EC Tables bring some of the advantages of NoSQL databases to the Postgres users.
  • Users keeps their main table simple, with just a PKey
Hence they get fast responses to SQL commands
  • User creates an EC Table based off a normal table
  • System creates a table identical in structure to the original table
  • System creates a trigger on the EC Table to reject any direct DML commands.
  •  ?? Does the system recreate the partitions, too, if the original table is partitioned? No
No, for now. The intended goal is to keep the main table fast; partitioned main tables are not fast.
  • A Background (BG) process hooks into the WAL stream
  • The BG Process replays the changes of main table on the EC Table.
  • It considers WAL records only from successful transactions
Hence the 'eventual' in the feature's name.
  • It converts WAL records into DML commands, and applies them to the EC Table
  • User can create additional indexes on the the EC Table to speed up commands on that table.
  • Potential problems
  • What to do when a DDL command changes the main table?
  • Advantages
  • The commands and queries that rely on PKey access are the fastest they can be.
  • The commands that can use slightly stale data can use the EC Table, and its indexes
  • Disadvantages
  • At least double the space consumption
No different than how NoSQL databases deal with it
  • Long running transactions can fill up WAL storage
  • Possible improvements that can help
  • Index-only Tables
  • EC Tables only on a replica.
  • tz_name data-type
    Before: functions accept a text param and then try to convert it to timezone name/abbreviation
    After: functions can simply declare they accept a tz_name, and the type-I/O functions will do the validation.
    Example: make_timestamptz_at_timezone function accepts 'text' and then converts it into TZ-name
  • pl/wasm
    Postgres extension to run WASM code
  • plpgsql-to-WASM
    Convert plpgsql to WASM, for speed, while retaining safety.
  • pg_wasm
    Postgres compiled to WebAssembly; to potentially run in Web Browsers
  • emPostgres
    Postgres as a library, embedded in other applications
  • csvPostgres
    emPostgres embedded in an application, with file_fdw enabled, to process CSV files using SQL.
    It could be an alternative to Q.
  • file.postgres
    Data directory in a single-file (think: SQLite replacement, when combined with emPostgres)
  • PGLite
    emPostgres and file.postgres, combined, will provide a SQLite alternative.
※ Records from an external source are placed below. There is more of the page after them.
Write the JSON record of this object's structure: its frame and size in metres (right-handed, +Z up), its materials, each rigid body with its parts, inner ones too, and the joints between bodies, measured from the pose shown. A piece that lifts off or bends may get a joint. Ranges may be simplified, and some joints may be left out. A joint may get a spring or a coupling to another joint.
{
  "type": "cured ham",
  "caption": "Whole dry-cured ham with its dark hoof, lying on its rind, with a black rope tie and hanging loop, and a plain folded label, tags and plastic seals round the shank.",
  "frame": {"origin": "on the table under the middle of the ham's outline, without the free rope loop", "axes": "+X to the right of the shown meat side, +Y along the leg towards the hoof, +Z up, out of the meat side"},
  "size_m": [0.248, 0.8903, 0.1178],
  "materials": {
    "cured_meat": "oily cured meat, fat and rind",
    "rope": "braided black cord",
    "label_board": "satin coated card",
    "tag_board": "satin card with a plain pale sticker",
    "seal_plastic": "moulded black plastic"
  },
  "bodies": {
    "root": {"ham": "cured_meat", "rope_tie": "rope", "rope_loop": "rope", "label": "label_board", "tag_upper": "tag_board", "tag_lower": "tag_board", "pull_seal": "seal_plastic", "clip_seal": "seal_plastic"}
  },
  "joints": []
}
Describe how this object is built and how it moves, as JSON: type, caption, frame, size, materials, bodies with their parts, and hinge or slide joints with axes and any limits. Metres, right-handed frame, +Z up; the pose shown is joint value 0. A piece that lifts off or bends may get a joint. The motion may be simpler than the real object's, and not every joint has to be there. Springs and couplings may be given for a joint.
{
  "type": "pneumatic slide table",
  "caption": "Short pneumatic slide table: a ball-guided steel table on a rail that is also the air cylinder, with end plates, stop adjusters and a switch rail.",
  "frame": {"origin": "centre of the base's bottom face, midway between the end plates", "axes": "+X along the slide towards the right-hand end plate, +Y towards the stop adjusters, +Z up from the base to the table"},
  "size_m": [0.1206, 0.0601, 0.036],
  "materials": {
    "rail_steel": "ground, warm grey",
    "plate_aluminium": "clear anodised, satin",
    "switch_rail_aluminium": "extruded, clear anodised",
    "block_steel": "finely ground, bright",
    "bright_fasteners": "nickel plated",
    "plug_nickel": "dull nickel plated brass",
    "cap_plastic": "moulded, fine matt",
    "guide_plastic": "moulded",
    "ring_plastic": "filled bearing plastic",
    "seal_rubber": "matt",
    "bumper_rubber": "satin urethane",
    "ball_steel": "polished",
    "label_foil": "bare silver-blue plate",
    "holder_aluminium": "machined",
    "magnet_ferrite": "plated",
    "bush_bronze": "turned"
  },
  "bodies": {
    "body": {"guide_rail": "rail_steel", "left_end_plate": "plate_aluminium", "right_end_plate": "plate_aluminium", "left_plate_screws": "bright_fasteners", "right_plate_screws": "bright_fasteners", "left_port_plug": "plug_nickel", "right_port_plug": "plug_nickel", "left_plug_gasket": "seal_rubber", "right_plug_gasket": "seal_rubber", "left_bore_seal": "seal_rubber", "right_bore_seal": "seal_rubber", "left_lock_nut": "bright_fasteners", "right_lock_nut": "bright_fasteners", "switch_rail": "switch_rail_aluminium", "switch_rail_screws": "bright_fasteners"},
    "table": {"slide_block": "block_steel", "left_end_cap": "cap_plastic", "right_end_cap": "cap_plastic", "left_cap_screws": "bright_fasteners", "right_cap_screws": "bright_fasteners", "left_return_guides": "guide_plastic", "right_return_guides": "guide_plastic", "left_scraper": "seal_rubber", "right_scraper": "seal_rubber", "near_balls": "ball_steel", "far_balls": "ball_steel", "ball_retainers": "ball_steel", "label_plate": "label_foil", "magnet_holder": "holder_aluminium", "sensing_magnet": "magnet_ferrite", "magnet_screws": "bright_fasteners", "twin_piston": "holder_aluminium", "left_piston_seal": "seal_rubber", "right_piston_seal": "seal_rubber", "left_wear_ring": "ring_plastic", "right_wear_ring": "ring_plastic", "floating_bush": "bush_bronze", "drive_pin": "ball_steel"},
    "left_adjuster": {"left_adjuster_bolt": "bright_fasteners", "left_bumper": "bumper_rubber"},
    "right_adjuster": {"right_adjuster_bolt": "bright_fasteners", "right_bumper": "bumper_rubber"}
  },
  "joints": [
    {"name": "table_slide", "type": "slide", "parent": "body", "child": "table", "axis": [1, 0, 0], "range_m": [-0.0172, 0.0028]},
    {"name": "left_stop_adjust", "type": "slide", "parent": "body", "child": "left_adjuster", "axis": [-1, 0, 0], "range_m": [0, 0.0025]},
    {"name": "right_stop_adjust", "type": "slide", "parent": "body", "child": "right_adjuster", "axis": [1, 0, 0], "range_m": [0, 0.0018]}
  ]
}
  • Muheam - Multi-headed Monster
  • Export/Import
    Enable copying relations as files between Postgres Instances
  • SQL - Engine Support
    List of SQL features and support level in various databases; a. la. C++ compiler support
  • Consistent read-after-write on replica
    Enable read-after-write consistency when using read-only replicas for read-scalability
    Notify-XID + libpq + backend-wait-for-XID
    - Application writes to primary
    - Application gets XID upon commit
    - Applciation sends that XID to start new transaction on replica
    - Replica backend waits until that XID is applied
  • Copy-on-Write system/object snapshots
    Similar to how Filesystem (e.g. ZFS) snapshots work
  • Contribute to PostgresML
  • Optimized Mode: Chained, One-shot Transactions
    In this mode of server operation, only one transaction is allowed to run at a time, theoretically.
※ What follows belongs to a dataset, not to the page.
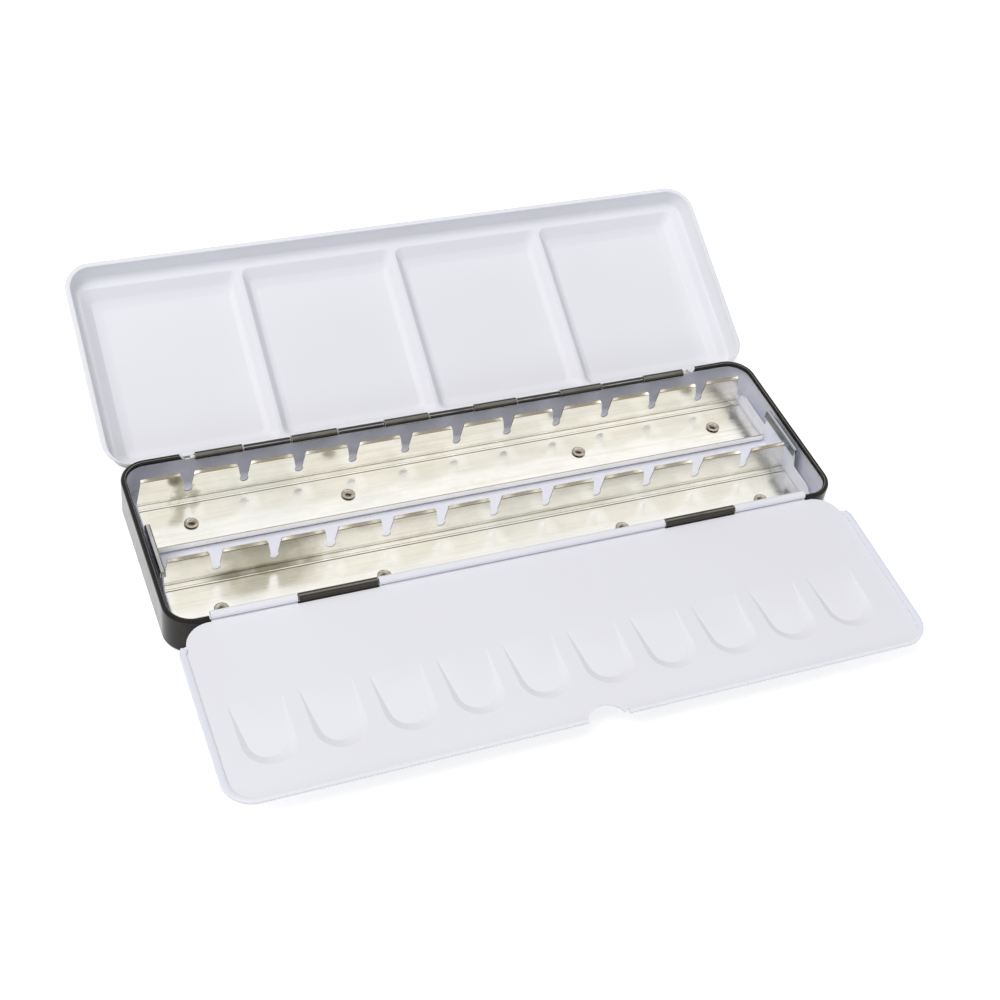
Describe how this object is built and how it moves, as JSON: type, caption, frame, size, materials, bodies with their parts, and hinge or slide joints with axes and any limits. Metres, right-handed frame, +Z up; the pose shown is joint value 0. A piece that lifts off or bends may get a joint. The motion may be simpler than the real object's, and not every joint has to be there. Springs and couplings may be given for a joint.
{
  "type": "watercolor box",
  "caption": "Shallow hinged metal paint box, open, with a lift-out tray of sprung pan rails, a lid with mixing wells and a fold-in palette flap with thumb wells",
  "frame": {"origin": "middle of the flat underside of the base tray, on the surface that the box stands on", "axes": "+X runs along the box to its right end, +Y goes back to the lid's hinge, +Z is up; the lid and the flap are modelled open"},
  "size_m": [0.2198, 0.1917, 0.0407],
  "materials": {
    "black_lacquer": "gloss black lacquer outside, white enamel inside",
    "white_enamel": "gloss white enamel on the working side, black lacquer on the back",
    "white_tray": "gloss white enamel",
    "tinplate": "bright bare tinplate",
    "grip_steel": "bright bare tinplate",
    "rivet_steel": "plain steel",
    "pin_steel": "plain steel wire"
  },
  "bodies": {
    "base": {"base_tray": "black_lacquer", "lid_hinge_pin": "pin_steel", "flap_hinge_pin": "pin_steel"},
    "lid": {"lid": "white_enamel"},
    "flap": {"mixing_flap": "white_enamel"},
    "insert": {"insert_tray": "white_tray", "rear_pan_rail": "tinplate", "front_pan_rail": "tinplate", "left_grip": "grip_steel", "right_grip": "grip_steel", "rail_rivet_rear_1": "rivet_steel", "rail_rivet_rear_2": "rivet_steel", "rail_rivet_rear_3": "rivet_steel", "rail_rivet_rear_4": "rivet_steel", "rail_rivet_front_1": "rivet_steel", "rail_rivet_front_2": "rivet_steel", "rail_rivet_front_3": "rivet_steel", "rail_rivet_front_4": "rivet_steel"}
  },
  "joints": [
    {"name": "lid_hinge", "type": "hinge", "parent": "base", "child": "lid", "pos_m": [0, 0.03225, 0.0125], "axis": [1, 0, 0], "range_deg": [0, 154.85]},
    {"name": "flap_hinge", "type": "hinge", "parent": "base", "child": "flap", "pos_m": [0, -0.03225, 0.0138], "axis": [-1, 0, 0], "range_deg": [0, 182.29]},
    {"name": "insert_lift", "type": "slide", "parent": "base", "child": "insert", "axis": [0, 0, 1], "range_m": [0, 0.06]}
  ]
}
    This allows the transaction to run without taking any locks, hence improving latency.
    The transaction must be fully available to the server; interactivity not allowed; savepoints not allowed.
    For better throughput, multiple transactions run at the same time.
    Each transaction knows exactly which transaction is ahead of it.
    A transaction cannot be committed before its predecessor transaction.
    Optimistically, each transaction assumes the transaction ahead of it is going to COMMIT; and _not_ ROLLBACK.
    Based on that optimism
    * the transaction ignores row-versions deleted by its precedecessor, and
    * considers the new row-versions created by the predecessor as committed
    - Problem: the predecessor may create many row-versions of a row;
    - How to identify which is the last row-version, so we can ignore the non-last row-versions.
    - This is currently a blocker.
    If a transaction fails (on ERROR, etc.), then all following transactions that are in-progress also fail.
    - This is the cost of optimistic transactions.
    Any transaction that starts after such failure, starts a fresh list/chain of transactions.
    When done with a row, a transaction passes the row on to its follower transaction.
    - This may be our antidote to the problem of identifying the non-last row-version.
    - A transaction _must_ only pass a row's last row-version to the follower transaction.
    - ... it _must_not_ pass any non-last row-versions of a row to the follower transaction.
    If not interested in a relation, the transaction must pass the whole relation to the next transaction.
    - This would help increase throughput, since the transactions working on unrelated sets of relations may proceed in parallel.
    As an optimization, a predecessor transaction would pass the negative-list of relations
    - Any relations not in the list are freely available to the follower to operate on.
    - The follower may add its own relations to the negative-list, and pass on the list to its follower.